[Recorded data]

——

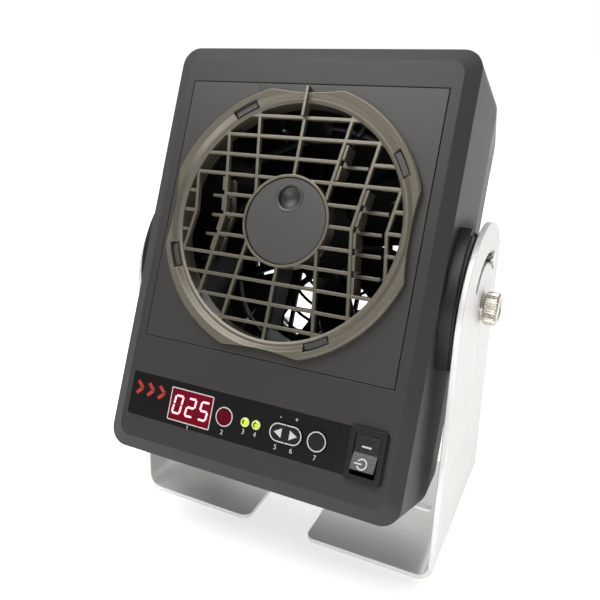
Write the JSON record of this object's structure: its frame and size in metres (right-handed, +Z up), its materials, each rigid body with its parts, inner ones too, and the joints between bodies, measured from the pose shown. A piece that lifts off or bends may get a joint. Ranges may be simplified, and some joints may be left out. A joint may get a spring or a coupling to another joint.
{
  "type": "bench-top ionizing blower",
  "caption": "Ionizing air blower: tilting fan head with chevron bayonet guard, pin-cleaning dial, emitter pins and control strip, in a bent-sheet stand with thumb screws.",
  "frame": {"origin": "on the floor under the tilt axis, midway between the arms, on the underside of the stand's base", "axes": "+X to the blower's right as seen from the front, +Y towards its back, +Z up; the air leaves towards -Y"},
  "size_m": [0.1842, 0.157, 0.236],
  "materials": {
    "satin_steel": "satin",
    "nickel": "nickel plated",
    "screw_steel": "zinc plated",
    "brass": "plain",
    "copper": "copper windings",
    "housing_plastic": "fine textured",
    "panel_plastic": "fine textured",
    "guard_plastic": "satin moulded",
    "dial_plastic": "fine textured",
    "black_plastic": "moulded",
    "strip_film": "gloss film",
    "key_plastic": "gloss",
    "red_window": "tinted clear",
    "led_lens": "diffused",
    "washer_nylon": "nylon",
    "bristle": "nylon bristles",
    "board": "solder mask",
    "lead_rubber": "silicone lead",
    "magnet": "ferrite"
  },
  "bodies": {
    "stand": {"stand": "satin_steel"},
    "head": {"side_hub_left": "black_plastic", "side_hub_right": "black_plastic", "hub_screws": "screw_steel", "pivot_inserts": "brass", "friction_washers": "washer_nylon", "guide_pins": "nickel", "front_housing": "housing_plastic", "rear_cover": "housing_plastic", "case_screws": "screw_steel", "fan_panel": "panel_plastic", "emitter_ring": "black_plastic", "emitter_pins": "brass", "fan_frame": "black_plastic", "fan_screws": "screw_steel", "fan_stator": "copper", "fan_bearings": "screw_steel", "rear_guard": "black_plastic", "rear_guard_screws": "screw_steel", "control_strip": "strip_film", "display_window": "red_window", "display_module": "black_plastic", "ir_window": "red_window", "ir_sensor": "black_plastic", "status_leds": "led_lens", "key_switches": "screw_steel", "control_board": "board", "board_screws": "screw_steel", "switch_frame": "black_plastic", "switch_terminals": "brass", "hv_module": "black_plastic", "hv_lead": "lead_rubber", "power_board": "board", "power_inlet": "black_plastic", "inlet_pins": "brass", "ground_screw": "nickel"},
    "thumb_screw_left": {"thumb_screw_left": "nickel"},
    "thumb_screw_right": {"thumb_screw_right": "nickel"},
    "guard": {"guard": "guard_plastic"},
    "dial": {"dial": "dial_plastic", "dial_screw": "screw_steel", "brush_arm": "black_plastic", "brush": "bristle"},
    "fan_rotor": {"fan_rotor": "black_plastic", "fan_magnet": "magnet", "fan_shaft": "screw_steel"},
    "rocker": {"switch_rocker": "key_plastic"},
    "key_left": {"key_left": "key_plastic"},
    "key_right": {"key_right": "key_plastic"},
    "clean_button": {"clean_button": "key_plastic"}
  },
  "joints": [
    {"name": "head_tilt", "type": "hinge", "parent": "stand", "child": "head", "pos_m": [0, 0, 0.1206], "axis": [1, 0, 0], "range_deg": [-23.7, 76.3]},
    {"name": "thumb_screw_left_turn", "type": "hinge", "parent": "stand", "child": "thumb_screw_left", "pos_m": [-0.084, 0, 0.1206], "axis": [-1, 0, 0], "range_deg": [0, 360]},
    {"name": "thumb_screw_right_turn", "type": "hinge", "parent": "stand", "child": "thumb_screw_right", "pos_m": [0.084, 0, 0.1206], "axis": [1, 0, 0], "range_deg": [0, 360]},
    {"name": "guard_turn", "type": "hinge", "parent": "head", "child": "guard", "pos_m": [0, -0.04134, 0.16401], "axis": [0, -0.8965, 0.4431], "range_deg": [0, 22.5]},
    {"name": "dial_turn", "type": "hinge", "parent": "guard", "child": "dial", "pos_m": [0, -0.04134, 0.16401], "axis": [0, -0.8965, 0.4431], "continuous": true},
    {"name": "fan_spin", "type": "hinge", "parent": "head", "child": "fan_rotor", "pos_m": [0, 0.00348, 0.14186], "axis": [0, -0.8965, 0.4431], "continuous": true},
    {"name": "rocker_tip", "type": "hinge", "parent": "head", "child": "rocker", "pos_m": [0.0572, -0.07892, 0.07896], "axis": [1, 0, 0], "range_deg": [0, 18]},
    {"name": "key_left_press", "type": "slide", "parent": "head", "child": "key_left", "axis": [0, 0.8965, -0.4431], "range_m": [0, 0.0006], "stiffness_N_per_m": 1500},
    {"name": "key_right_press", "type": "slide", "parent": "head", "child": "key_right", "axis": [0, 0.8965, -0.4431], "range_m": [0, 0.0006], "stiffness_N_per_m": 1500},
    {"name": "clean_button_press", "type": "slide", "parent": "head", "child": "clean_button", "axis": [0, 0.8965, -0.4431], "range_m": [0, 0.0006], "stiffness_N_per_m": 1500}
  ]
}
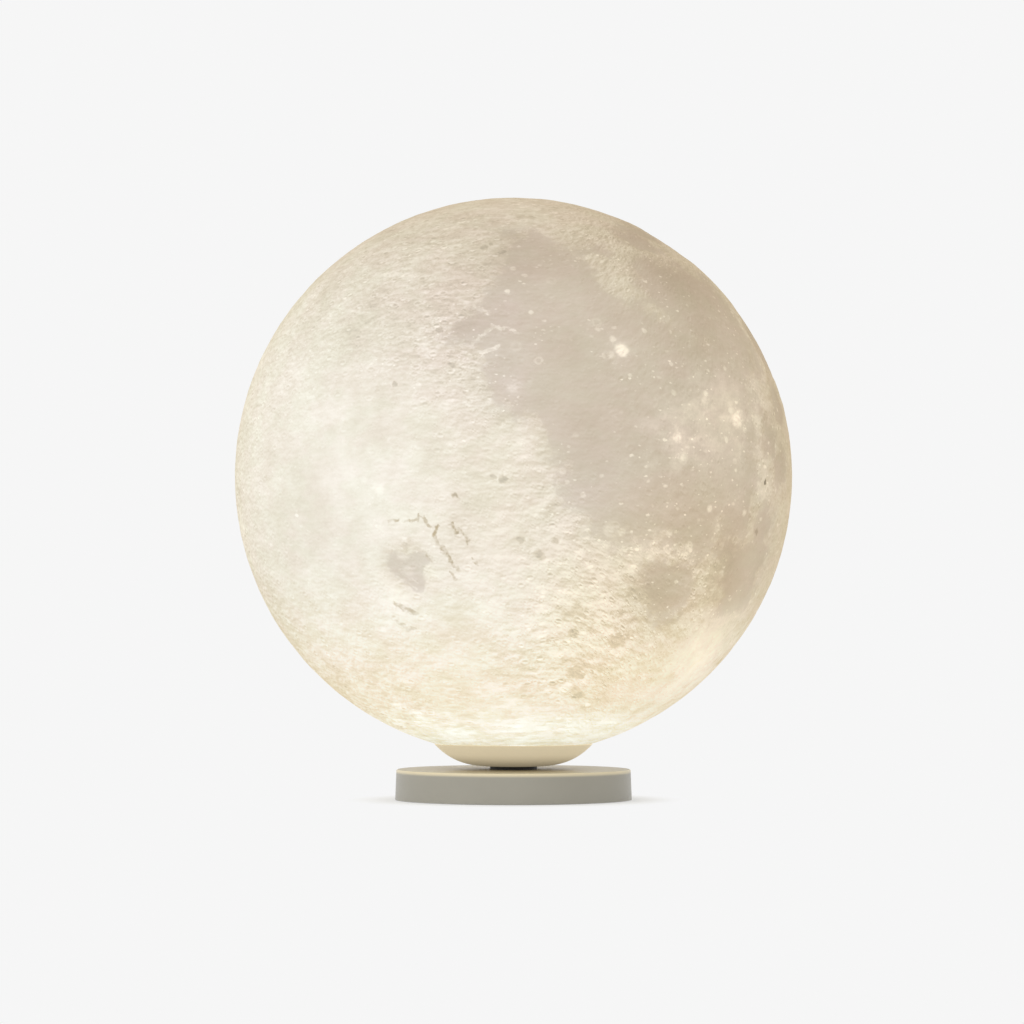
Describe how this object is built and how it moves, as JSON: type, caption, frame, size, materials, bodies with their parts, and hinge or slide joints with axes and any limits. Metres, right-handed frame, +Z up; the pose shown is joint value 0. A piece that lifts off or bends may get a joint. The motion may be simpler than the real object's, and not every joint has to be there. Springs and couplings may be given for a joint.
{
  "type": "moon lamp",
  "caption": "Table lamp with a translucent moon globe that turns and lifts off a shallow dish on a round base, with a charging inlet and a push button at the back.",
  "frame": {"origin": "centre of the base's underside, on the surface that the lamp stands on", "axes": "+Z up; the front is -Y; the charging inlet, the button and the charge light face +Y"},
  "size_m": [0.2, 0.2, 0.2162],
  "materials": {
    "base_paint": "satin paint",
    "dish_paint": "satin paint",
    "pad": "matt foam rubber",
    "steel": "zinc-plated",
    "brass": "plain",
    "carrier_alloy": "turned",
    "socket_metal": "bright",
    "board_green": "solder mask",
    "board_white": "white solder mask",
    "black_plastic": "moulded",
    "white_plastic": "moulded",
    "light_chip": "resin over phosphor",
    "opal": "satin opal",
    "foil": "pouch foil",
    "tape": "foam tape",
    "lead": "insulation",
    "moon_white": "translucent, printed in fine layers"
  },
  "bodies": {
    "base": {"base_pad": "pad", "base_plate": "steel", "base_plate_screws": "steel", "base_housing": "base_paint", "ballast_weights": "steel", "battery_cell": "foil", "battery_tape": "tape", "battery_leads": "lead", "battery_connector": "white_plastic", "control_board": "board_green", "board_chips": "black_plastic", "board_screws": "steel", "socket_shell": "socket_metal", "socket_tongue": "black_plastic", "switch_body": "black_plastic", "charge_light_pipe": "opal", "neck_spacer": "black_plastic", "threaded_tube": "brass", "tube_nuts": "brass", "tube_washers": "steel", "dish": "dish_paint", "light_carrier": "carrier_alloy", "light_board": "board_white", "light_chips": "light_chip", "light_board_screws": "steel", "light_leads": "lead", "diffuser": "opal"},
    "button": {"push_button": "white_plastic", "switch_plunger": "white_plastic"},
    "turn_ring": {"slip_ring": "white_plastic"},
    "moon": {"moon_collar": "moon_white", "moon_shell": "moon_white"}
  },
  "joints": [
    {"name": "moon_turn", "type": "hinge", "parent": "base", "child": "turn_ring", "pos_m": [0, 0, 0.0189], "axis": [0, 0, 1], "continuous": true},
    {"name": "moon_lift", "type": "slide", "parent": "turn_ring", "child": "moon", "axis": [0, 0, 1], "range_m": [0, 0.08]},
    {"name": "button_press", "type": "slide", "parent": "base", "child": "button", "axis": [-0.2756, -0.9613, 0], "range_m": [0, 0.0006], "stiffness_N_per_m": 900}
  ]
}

——

Reproduce the material precisely, including every line.

## Complete response
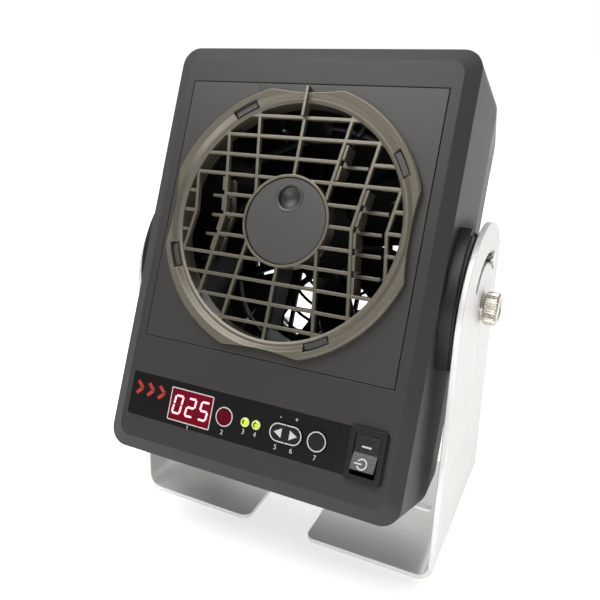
Write the JSON record of this object's structure: its frame and size in metres (right-handed, +Z up), its materials, each rigid body with its parts, inner ones too, and the joints between bodies, measured from the pose shown. A piece that lifts off or bends may get a joint. Ranges may be simplified, and some joints may be left out. A joint may get a spring or a coupling to another joint.
{
  "type": "bench-top ionizing blower",
  "caption": "Ionizing air blower: tilting fan head with chevron bayonet guard, pin-cleaning dial, emitter pins and control strip, in a bent-sheet stand with thumb screws.",
  "frame": {"origin": "on the floor under the tilt axis, midway between the arms, on the underside of the stand's base", "axes": "+X to the blower's right as seen from the front, +Y towards its back, +Z up; the air leaves towards -Y"},
  "size_m": [0.1842, 0.157, 0.236],
  "materials": {
    "satin_steel": "satin",
    "nickel": "nickel plated",
    "screw_steel": "zinc plated",
    "brass": "plain",
    "copper": "copper windings",
    "housing_plastic": "fine textured",
    "panel_plastic": "fine textured",
    "guard_plastic": "satin moulded",
    "dial_plastic": "fine textured",
    "black_plastic": "moulded",
    "strip_film": "gloss film",
    "key_plastic": "gloss",
    "red_window": "tinted clear",
    "led_lens": "diffused",
    "washer_nylon": "nylon",
    "bristle": "nylon bristles",
    "board": "solder mask",
    "lead_rubber": "silicone lead",
    "magnet": "ferrite"
  },
  "bodies": {
    "stand": {"stand": "satin_steel"},
    "head": {"side_hub_left": "black_plastic", "side_hub_right": "black_plastic", "hub_screws": "screw_steel", "pivot_inserts": "brass", "friction_washers": "washer_nylon", "guide_pins": "nickel", "front_housing": "housing_plastic", "rear_cover": "housing_plastic", "case_screws": "screw_steel", "fan_panel": "panel_plastic", "emitter_ring": "black_plastic", "emitter_pins": "brass", "fan_frame": "black_plastic", "fan_screws": "screw_steel", "fan_stator": "copper", "fan_bearings": "screw_steel", "rear_guard": "black_plastic", "rear_guard_screws": "screw_steel", "control_strip": "strip_film", "display_window": "red_window", "display_module": "black_plastic", "ir_window": "red_window", "ir_sensor": "black_plastic", "status_leds": "led_lens", "key_switches": "screw_steel", "control_board": "board", "board_screws": "screw_steel", "switch_frame": "black_plastic", "switch_terminals": "brass", "hv_module": "black_plastic", "hv_lead": "lead_rubber", "power_board": "board", "power_inlet": "black_plastic", "inlet_pins": "brass", "ground_screw": "nickel"},
    "thumb_screw_left": {"thumb_screw_left": "nickel"},
    "thumb_screw_right": {"thumb_screw_right": "nickel"},
    "guard": {"guard": "guard_plastic"},
    "dial": {"dial": "dial_plastic", "dial_screw": "screw_steel", "brush_arm": "black_plastic", "brush": "bristle"},
    "fan_rotor": {"fan_rotor": "black_plastic", "fan_magnet": "magnet", "fan_shaft": "screw_steel"},
    "rocker": {"switch_rocker": "key_plastic"},
    "key_left": {"key_left": "key_plastic"},
    "key_right": {"key_right": "key_plastic"},
    "clean_button": {"clean_button": "key_plastic"}
  },
  "joints": [
    {"name": "head_tilt", "type": "hinge", "parent": "stand", "child": "head", "pos_m": [0, 0, 0.1206], "axis": [1, 0, 0], "range_deg": [-23.7, 76.3]},
    {"name": "thumb_screw_left_turn", "type": "hinge", "parent": "stand", "child": "thumb_screw_left", "pos_m": [-0.084, 0, 0.1206], "axis": [-1, 0, 0], "range_deg": [0, 360]},
    {"name": "thumb_screw_right_turn", "type": "hinge", "parent": "stand", "child": "thumb_screw_right", "pos_m": [0.084, 0, 0.1206], "axis": [1, 0, 0], "range_deg": [0, 360]},
    {"name": "guard_turn", "type": "hinge", "parent": "head", "child": "guard", "pos_m": [0, -0.04134, 0.16401], "axis": [0, -0.8965, 0.4431], "range_deg": [0, 22.5]},
    {"name": "dial_turn", "type": "hinge", "parent": "guard", "child": "dial", "pos_m": [0, -0.04134, 0.16401], "axis": [0, -0.8965, 0.4431], "continuous": true},
    {"name": "fan_spin", "type": "hinge", "parent": "head", "child": "fan_rotor", "pos_m": [0, 0.00348, 0.14186], "axis": [0, -0.8965, 0.4431], "continuous": true},
    {"name": "rocker_tip", "type": "hinge", "parent": "head", "child": "rocker", "pos_m": [0.0572, -0.07892, 0.07896], "axis": [1, 0, 0], "range_deg": [0, 18]},
    {"name": "key_left_press", "type": "slide", "parent": "head", "child": "key_left", "axis": [0, 0.8965, -0.4431], "range_m": [0, 0.0006], "stiffness_N_per_m": 1500},
    {"name": "key_right_press", "type": "slide", "parent": "head", "child": "key_right", "axis": [0, 0.8965, -0.4431], "range_m": [0, 0.0006], "stiffness_N_per_m": 1500},
    {"name": "clean_button_press", "type": "slide", "parent": "head", "child": "clean_button", "axis": [0, 0.8965, -0.4431], "range_m": [0, 0.0006], "stiffness_N_per_m": 1500}
  ]
}
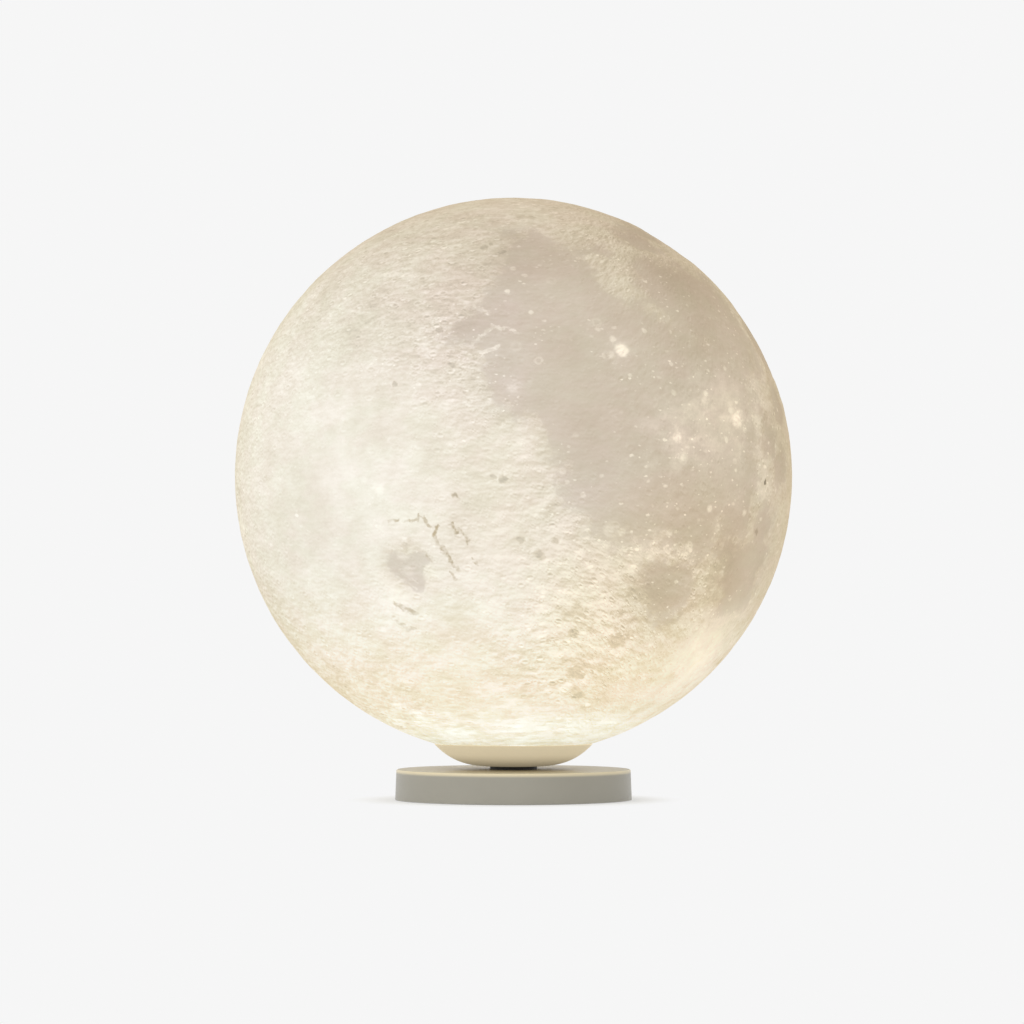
Describe how this object is built and how it moves, as JSON: type, caption, frame, size, materials, bodies with their parts, and hinge or slide joints with axes and any limits. Metres, right-handed frame, +Z up; the pose shown is joint value 0. A piece that lifts off or bends may get a joint. The motion may be simpler than the real object's, and not every joint has to be there. Springs and couplings may be given for a joint.
{
  "type": "moon lamp",
  "caption": "Table lamp with a translucent moon globe that turns and lifts off a shallow dish on a round base, with a charging inlet and a push button at the back.",
  "frame": {"origin": "centre of the base's underside, on the surface that the lamp stands on", "axes": "+Z up; the front is -Y; the charging inlet, the button and the charge light face +Y"},
  "size_m": [0.2, 0.2, 0.2162],
  "materials": {
    "base_paint": "satin paint",
    "dish_paint": "satin paint",
    "pad": "matt foam rubber",
    "steel": "zinc-plated",
    "brass": "plain",
    "carrier_alloy": "turned",
    "socket_metal": "bright",
    "board_green": "solder mask",
    "board_white": "white solder mask",
    "black_plastic": "moulded",
    "white_plastic": "moulded",
    "light_chip": "resin over phosphor",
    "opal": "satin opal",
    "foil": "pouch foil",
    "tape": "foam tape",
    "lead": "insulation",
    "moon_white": "translucent, printed in fine layers"
  },
  "bodies": {
    "base": {"base_pad": "pad", "base_plate": "steel", "base_plate_screws": "steel", "base_housing": "base_paint", "ballast_weights": "steel", "battery_cell": "foil", "battery_tape": "tape", "battery_leads": "lead", "battery_connector": "white_plastic", "control_board": "board_green", "board_chips": "black_plastic", "board_screws": "steel", "socket_shell": "socket_metal", "socket_tongue": "black_plastic", "switch_body": "black_plastic", "charge_light_pipe": "opal", "neck_spacer": "black_plastic", "threaded_tube": "brass", "tube_nuts": "brass", "tube_washers": "steel", "dish": "dish_paint", "light_carrier": "carrier_alloy", "light_board": "board_white", "light_chips": "light_chip", "light_board_screws": "steel", "light_leads": "lead", "diffuser": "opal"},
    "button": {"push_button": "white_plastic", "switch_plunger": "white_plastic"},
    "turn_ring": {"slip_ring": "white_plastic"},
    "moon": {"moon_collar": "moon_white", "moon_shell": "moon_white"}
  },
  "joints": [
    {"name": "moon_turn", "type": "hinge", "parent": "base", "child": "turn_ring", "pos_m": [0, 0, 0.0189], "axis": [0, 0, 1], "continuous": true},
    {"name": "moon_lift", "type": "slide", "parent": "turn_ring", "child": "moon", "axis": [0, 0, 1], "range_m": [0, 0.08]},
    {"name": "button_press", "type": "slide", "parent": "base", "child": "button", "axis": [-0.2756, -0.9613, 0], "range_m": [0, 0.0006], "stiffness_N_per_m": 900}
  ]
}